2017-05-01 Thread Tony Malykh
Hi all,

I am wondering if there is a way to do a numeric sort in ls? I am
aware of version sort option -v and blow I explain the problem with
it.

What I'd like to achieve:
Suppose I have files with numbers in their names.:
p1.py
p2.py
p11.py

It appears that version sort (-v) option achieves exactly that.
However, the problem with it is that it seems to be incompatible with
extension sort (-X) option. This limitation seems artificial to me: it
is fairly easy to sort files by the extension, and then sort them
numerically within every extension group.

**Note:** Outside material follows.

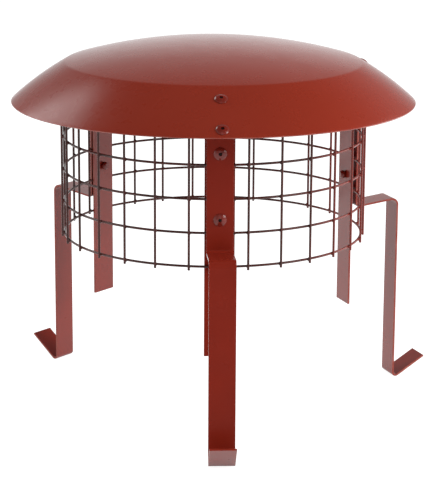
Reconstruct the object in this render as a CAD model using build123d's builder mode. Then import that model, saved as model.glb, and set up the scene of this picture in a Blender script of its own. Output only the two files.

If these files are sorted lexicographically, p2.py would come on the
last position. I would like p2.py to appear in between p1.py and
p11.py.

Maybe I don't understand something about the version sort algorithm;
maybe it does something more than numeric sort. But in this case, is
it possible to add a new flag for numeric sort, that is one that would
treat digits as numbers and would not conflict with the extension sort
-X ?

Here is a concrete example.

Here are some files
$ ls -1
1.py
11.py
2.pl
2.py

Desired output:
$ ls -1 --
2.pl
1.py
2.py
11.py
# Note that 2.pl goes to the top because of its extension.
# Note also that the *.py files are sorted numerically and not
lexicographically.

Attempt #1:
$ ls -1Xv
1.py
2.pl
2.py
11.py
# Note that the files are sorted numerically, but the extension sort
(-X) option seem to have been ignored, since the 2.pl file is among
the *.py files.

Attempt #2:
$ ls -1vX
2.pl
1.py
11.py
2.py
# Now the extension sort is working, but the files are sorted
lexicographically and not numerically.

Here is my version:
$ ls --version
ls (GNU coreutils) 8.26
Packaged by Cygwin (8.26-2)

Any suggestions will be appreciated!